Locate each line with the string "from" in the listing below and copy it.

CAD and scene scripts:

--------

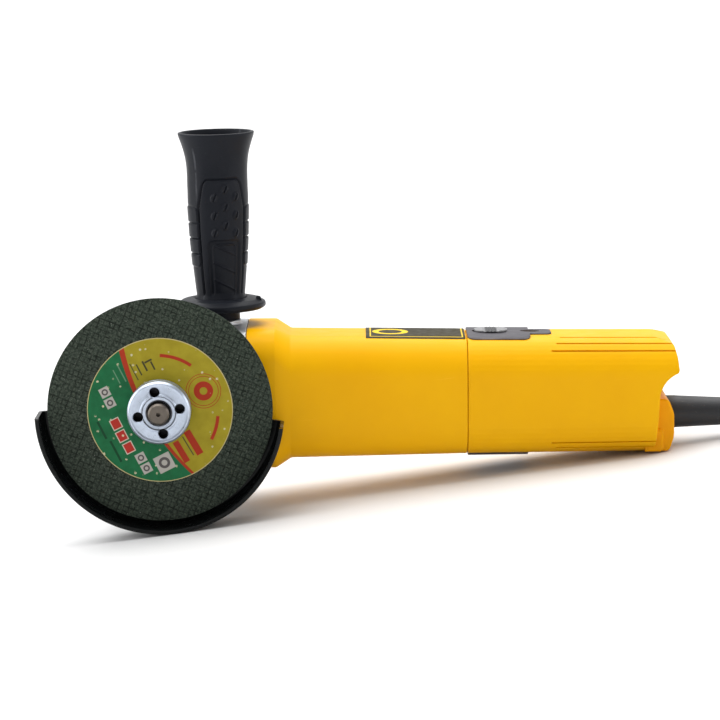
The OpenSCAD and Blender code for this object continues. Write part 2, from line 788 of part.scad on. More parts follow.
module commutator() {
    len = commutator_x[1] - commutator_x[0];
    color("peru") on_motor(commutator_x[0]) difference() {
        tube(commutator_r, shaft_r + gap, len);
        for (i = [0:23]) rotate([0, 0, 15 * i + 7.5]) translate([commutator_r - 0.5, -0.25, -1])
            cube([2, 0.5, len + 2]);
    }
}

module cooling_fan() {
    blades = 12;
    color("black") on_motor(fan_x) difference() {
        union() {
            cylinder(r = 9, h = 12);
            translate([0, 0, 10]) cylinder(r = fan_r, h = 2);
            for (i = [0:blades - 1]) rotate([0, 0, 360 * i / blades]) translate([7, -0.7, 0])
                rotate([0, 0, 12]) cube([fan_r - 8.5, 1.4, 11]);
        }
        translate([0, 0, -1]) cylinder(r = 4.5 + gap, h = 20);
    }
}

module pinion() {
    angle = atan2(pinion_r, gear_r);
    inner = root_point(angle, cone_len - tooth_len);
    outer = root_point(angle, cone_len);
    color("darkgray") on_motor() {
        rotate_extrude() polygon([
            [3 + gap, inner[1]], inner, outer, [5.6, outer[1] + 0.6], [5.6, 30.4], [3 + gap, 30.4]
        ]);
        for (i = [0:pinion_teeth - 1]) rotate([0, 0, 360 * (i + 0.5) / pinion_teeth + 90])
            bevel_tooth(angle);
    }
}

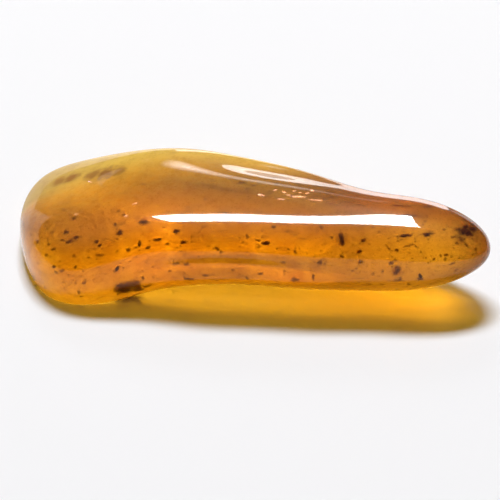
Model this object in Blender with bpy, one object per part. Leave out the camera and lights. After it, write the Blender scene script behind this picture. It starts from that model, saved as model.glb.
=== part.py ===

--------

**Response to this exercise**
The OpenSCAD and Blender code for this object continues. Write part 2, from line 788 of part.scad on. More parts follow.
Model this object in Blender with bpy, one object per part. Leave out the camera and lights. After it, write the Blender scene script behind this picture. It starts from that model, saved as model.glb.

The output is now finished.